The October edition of Hutton Highlights, the magazine bringing readers up to date with activities at ENDURE’s Scottish partner, reports that the project will focus on protecting clean land and the management of land already infested with PCN. The project will be led by Scotland’s Plant Health Centre (PHC) and will receive £2.2 million of Scottish Government funding over five years, with some £470,000 being provided in the first year.

The project follows a report from a more than 50-strong working group established last year to identify a strategy to deal with PCN. The working group brought together not only academic partners but representatives from the industry and government.

The working group’s key recommendations will now be implemented by the new project team, which includes the James Hutton Institute, Scotland’s Rural College, Biomathematics & Statistics Scotland, SoilEssentials, Scottish Agronomy and Science and Advice for Scottish Agriculture.   

Mairi McAllan, Scotland’s Minister for Environment, Biodiversity and Land Reform, told Hutton Highlights: “This project is hugely important to the sector and the sector is hugely important to Scotland. It is predicted that if coordinated action is not taken now, Scotland’s bulb and potato industries may no longer be viable in the next 30 years due to the reduction in available non-infested land. We cannot let this happen.”

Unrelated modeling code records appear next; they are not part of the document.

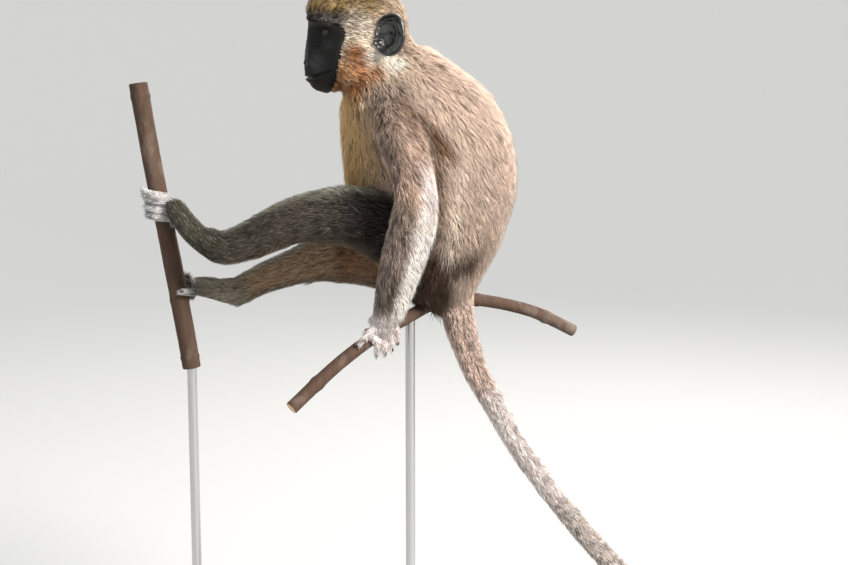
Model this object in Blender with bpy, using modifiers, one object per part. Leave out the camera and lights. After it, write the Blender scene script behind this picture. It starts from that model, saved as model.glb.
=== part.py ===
"""Vervet monkey, life size, sitting on a branch with both feet against a leaning stem.

A still display model: flesh and coat are closed solids out to the tips of the fur, parted at the
joints of the body by thin gaps. Short cut lengths of the branch and of the stem are its perch, and
two rods on a flat base carry them. Metres, +Z up, the monkey faces -X and its left side is at -Y.
"""

import math

import bmesh
import bpy
from mathutils import Matrix, Vector

# ---------------------------------------------------------------- driving dimensions
GAP = 0.0003  # between two pieces that touch
BODY_VOXEL = 0.0034
HEAD_VOXEL = 0.0019
PAW_VOXEL = 0.0013
REGION_VOXEL = 0.005

BRANCH_RADIUS = 0.0068
STEM_RADIUS = 0.0098
ROD_RADIUS = 0.005
BASE_SIZE = (0.54, 0.28, 0.018)
BASE_LEFT = -0.344  # as far out as the tail's tip on the other side
BASE_BEVEL = 0.006

TRUNK_SECTIONS = (  # height, front, back, half width
    (0.730, -0.100, -0.010, 0.037),
    (0.706, -0.117, 0.022, 0.053),
    (0.684, -0.120, 0.041, 0.063),
    (0.655, -0.119, 0.055, 0.066),
    (0.625, -0.117, 0.0615, 0.068),
    (0.595, -0.113, 0.0615, 0.069),
    (0.565, -0.107, 0.054, 0.069),
    (0.540, -0.096, 0.045, 0.066),
    (0.518, -0.080, 0.034, 0.060),
    (0.498, -0.064, 0.023, 0.050),
    (0.484, -0.048, 0.010, 0.036),
)

NECK = (  # point, half depth, half width
    ((-0.066, 0.0, 0.690), 0.052, 0.042),
    ((-0.076, 0.0, 0.714), 0.046, 0.037),
    ((-0.086, 0.0, 0.738), 0.042, 0.035),
)

TAIL = (  # point, radius
    ((0.000, 0.000, 0.522), 0.024),
    ((-0.001, -0.008, 0.492), 0.0195),
    ((0.003, -0.014, 0.462), 0.0175),
    ((0.019, -0.014, 0.413), 0.0140),
    ((0.040, -0.012, 0.374), 0.0128),
    ((0.063, -0.008, 0.332), 0.0124),
    ((0.092, -0.004, 0.289), 0.0122),
    ((0.122, 0.000, 0.250), 0.0122),
    ((0.157, 0.004, 0.207), 0.0124),
    ((0.200, 0.010, 0.163), 0.0124),
    ((0.250, 0.018, 0.126), 0.0118),
    ((0.302, 0.027, 0.102), 0.0102),
    ((0.343, 0.035, 0.094), 0.0055),
)
TAIL_CUTS = (3.6, 6.6, 9.4)  # stations where the tail is parted

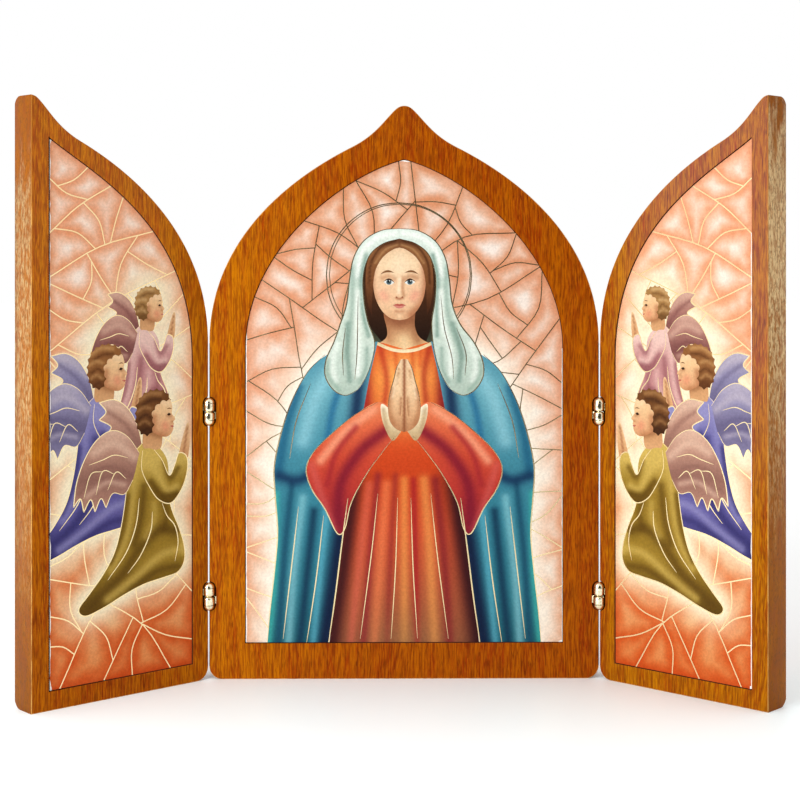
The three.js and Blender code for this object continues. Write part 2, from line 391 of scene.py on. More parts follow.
def depth_profile():
    """How far the outline and the cut edge step in at each depth, from front to back."""
    rows = []
    for i in range(ARRIS_STEPS + 1):
        a = math.radians(90 * i / ARRIS_STEPS)
        step = ARRIS * (1 - math.sin(a))
        rows.append((FRONT + ARRIS * (1 - math.cos(a)), step, step))
    back = FRONT + THICKNESS
    for i in range(ROUND_STEPS + 1):
        a = math.radians(90 * i / ROUND_STEPS)
        y = back - ROUND_OVER * (1 - math.sin(a))
        rows.append((y, ROUND_OVER * (1 - math.cos(a)), max(0.0, y - back + ARRIS)))
    return rows


def make_centre_board():
    rings = [(y, full_ring(inset)) for y, inset, _ in depth_profile()]
    cuts = [(sign * AXIS_X, height) for sign in SIDES.values() for height in HINGE_HEIGHTS.values()]
    piece = board_mesh("centre_board_veneered", rings, centre_recess(), cuts)
    settle(piece, UNTURNED)
    return piece


def make_wing_board(side):
    sign = SIDES[side]
    rings = [(y, half_ring(inset, cut)) for y, inset, cut in depth_profile()]
    recess = wing_recess()
    if sign > 0:
        rings = [(y, mirrored(ring)) for y, ring in rings]
        recess = mirrored(recess)
    cuts = [(-sign * AXIS_X, height) for height in HINGE_HEIGHTS.values()]
    piece = board_mesh(f"{side}_wing_veneered", rings, recess, cuts)
    settle(piece, wing_turn(sign))
    return piece


# ---- Hinges, drawn about their own axis ---------------------------------------------------------

def turned(bm, profile, facets=BARREL_FACETS):
    """A solid of revolution about the vertical axis from a closed [radius, height] profile."""
    loops = []
    for i in range(facets):
        a = 2 * math.pi * i / facets
        loops.append([bm.verts.new((r * math.cos(a), r * math.sin(a), z)) for r, z in profile])
    for i in range(facets):
        here, there = loops[i], loops[(i + 1) % facets]
        for k in range(len(profile) - 1):
            bm.faces.new((here[k], there[k], there[k + 1], here[k + 1])).smooth = True


def finish_turning(bm, name, place):
    bmesh.ops.remove_doubles(bm, verts=bm.verts, dist=10 * MERGE)
    bmesh.ops.dissolve_degenerate(bm, edges=bm.edges, dist=10 * MERGE)
    piece = finish_mesh(name, bm, HINGE_FINISH)
    piece.data.set_sharp_from_angle(angle=math.radians(SHARP_ANGLE))
    piece.data.transform(Matrix.Scale(MM, 4) @ place)
    return piece


def leaf_profile(meeting):
    """A knuckle's wall, closed around its bore; its rounder rim faces the other knuckle."""
    half, bore = KNUCKLE_LENGTH / 2, PIN_RADIUS + PIN_PLAY
    outer = []
    for side, ease in ((1, MEETING_EASE), (-1, OUTER_EASE)):
        rim = [(BARREL_RADIUS - ease * (1 - math.cos(a)), side * (half - ease * (1 - math.sin(a))))
               for a in np.linspace(0, math.pi / 2, 7)]
        outer += rim[::-side]
    wall = [(bore, half)] + outer + [(bore, -half), (bore, half)]
    return [(r, meeting * z) for r, z in wall]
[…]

The James Hutton Institute’s Ian Toth, who led the working group and will lead the new project, told the magazine: “This is a fantastic example of how Scottish industry, government and academia can work together to solve important Scottish issues.”

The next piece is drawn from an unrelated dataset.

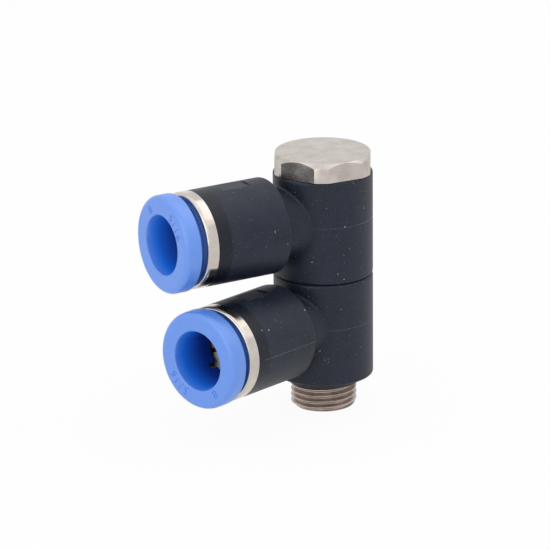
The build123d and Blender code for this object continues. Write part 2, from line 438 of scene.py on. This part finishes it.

Archie Gibson, of seed potato specialist Agrico UK, explained to the magazine that the project had been years in the making. “Following the introduction of harmonised soil testing standards for nematodes back in 2010, data gathered over subsequent years has shown the growing threat of PCN to the seed potato sector and a reduction in the availability of clean land,” he said.

“As effective crop protection products become ever more restricted this project, managed by the Plant Health Centre and supported by the Scottish Government, is essential for the future economic sustainability of the potato seed industry.”

The Scottish seed potato sector is worth £112 million annually but clean land for seed potatoes, as required by legislation, is being limited by the presence of PCN. It is estimated that production losses have reached £25 million annually with the future of the sector very uncertain by the time we reach 2045.

The project will begin with a detailed economic assessment and desk studies to better understand the reasons for the increase in PCN and the knowledge and tools that are available to tackle it. Hutton Highlights reports: “New sources of PCN resistance will be sought to help produce new resistant cultivars and other sustainable control options will be tested. The work will culminate in the production of a computer-based decisions support tool for the industry.